Your task:
Quote every line as given.

Dataset extract:
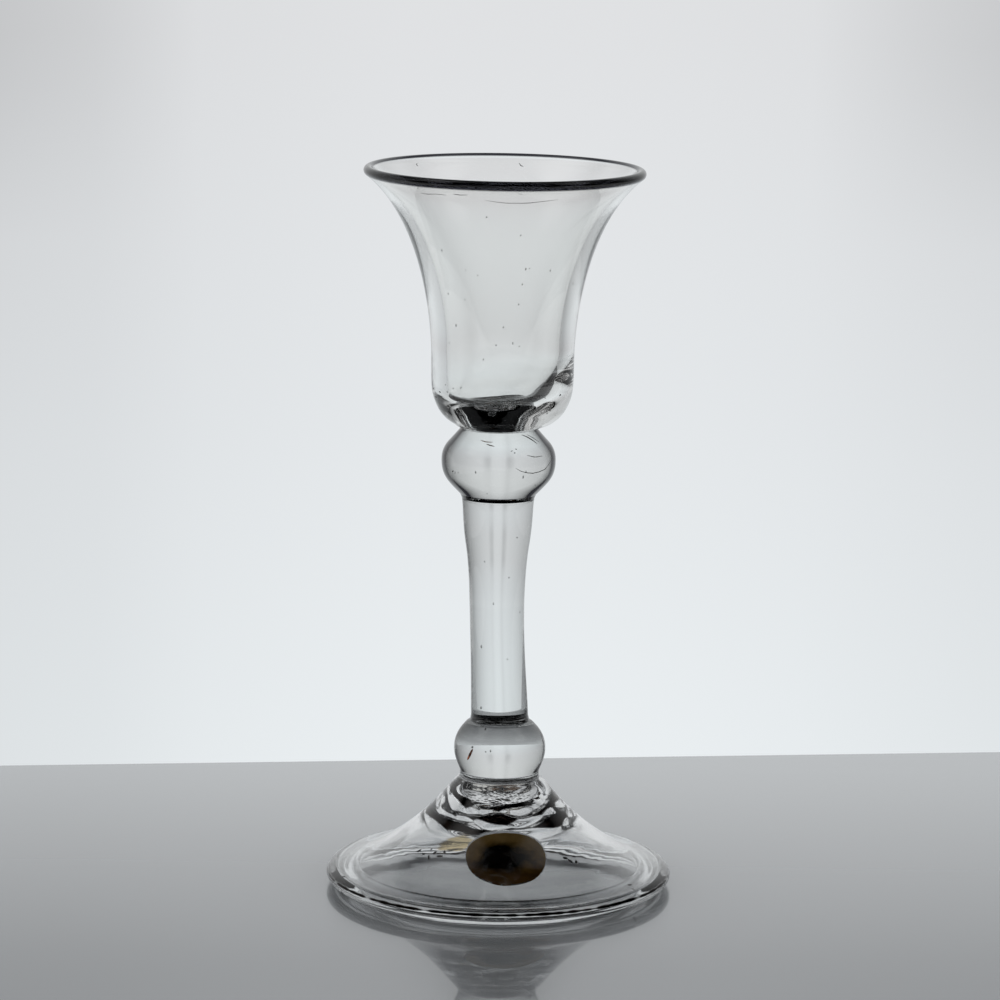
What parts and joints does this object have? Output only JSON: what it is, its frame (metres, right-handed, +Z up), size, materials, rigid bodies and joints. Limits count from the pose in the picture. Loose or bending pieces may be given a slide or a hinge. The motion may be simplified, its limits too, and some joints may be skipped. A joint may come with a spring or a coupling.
{
  "type": "stemmed drinking glass",
  "caption": "Hand-made drinking glass with a thick bell bowl, a knopped stem and a conical foot whose edge is folded back underneath.",
  "frame": {"origin": "middle of the foot at table height", "axes": "+Z up along the stem towards the bowl; -Y faces the picture's camera"},
  "size_m": [0.067, 0.067, 0.1399],
  "materials": {
    "foot_glass": "clear, fire-polished, with faint tool rings",
    "rough_glass": "clear glass, broken and rough",
    "stem_glass": "clear, fire-polished",
    "bowl_glass": "clear, fire-polished, with small seeds",
    "sticker_paper": "thin dark brown paper, matt"
  },
  "bodies": {
    "root": {"foot": "foot_glass", "pontil_mark": "rough_glass", "base_knop": "stem_glass", "stem": "stem_glass", "upper_knop": "stem_glass", "bowl": "bowl_glass", "sticker": "sticker_paper"}
  },
  "joints": []
}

Right answer:
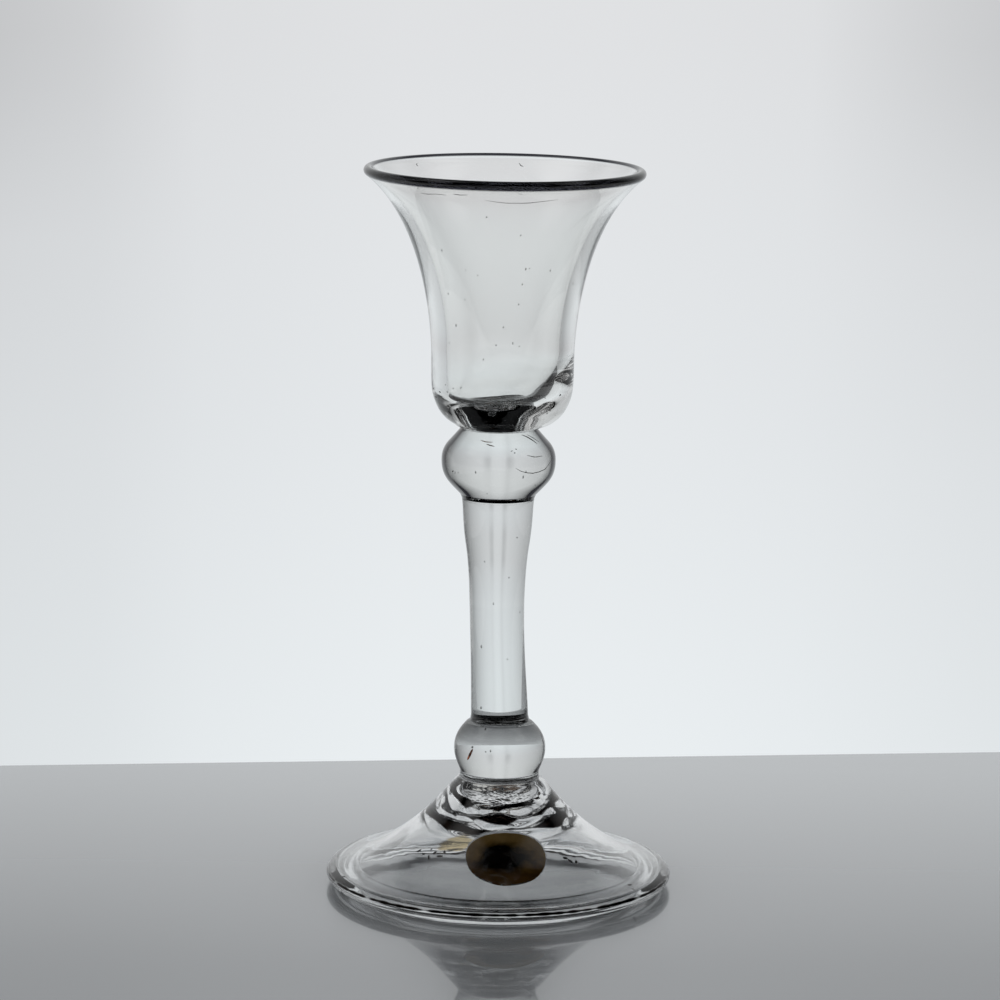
What parts and joints does this object have? Output only JSON: what it is, its frame (metres, right-handed, +Z up), size, materials, rigid bodies and joints. Limits count from the pose in the picture. Loose or bending pieces may be given a slide or a hinge. The motion may be simplified, its limits too, and some joints may be skipped. A joint may come with a spring or a coupling.
{
  "type": "stemmed drinking glass",
  "caption": "Hand-made drinking glass with a thick bell bowl, a knopped stem and a conical foot whose edge is folded back underneath.",
  "frame": {"origin": "middle of the foot at table height", "axes": "+Z up along the stem towards the bowl; -Y faces the picture's camera"},
  "size_m": [0.067, 0.067, 0.1399],
  "materials": {
    "foot_glass": "clear, fire-polished, with faint tool rings",
    "rough_glass": "clear glass, broken and rough",
    "stem_glass": "clear, fire-polished",
    "bowl_glass": "clear, fire-polished, with small seeds",
    "sticker_paper": "thin dark brown paper, matt"
  },
  "bodies": {
    "root": {"foot": "foot_glass", "pontil_mark": "rough_glass", "base_knop": "stem_glass", "stem": "stem_glass", "upper_knop": "stem_glass", "bowl": "bowl_glass", "sticker": "sticker_paper"}
  },
  "joints": []
}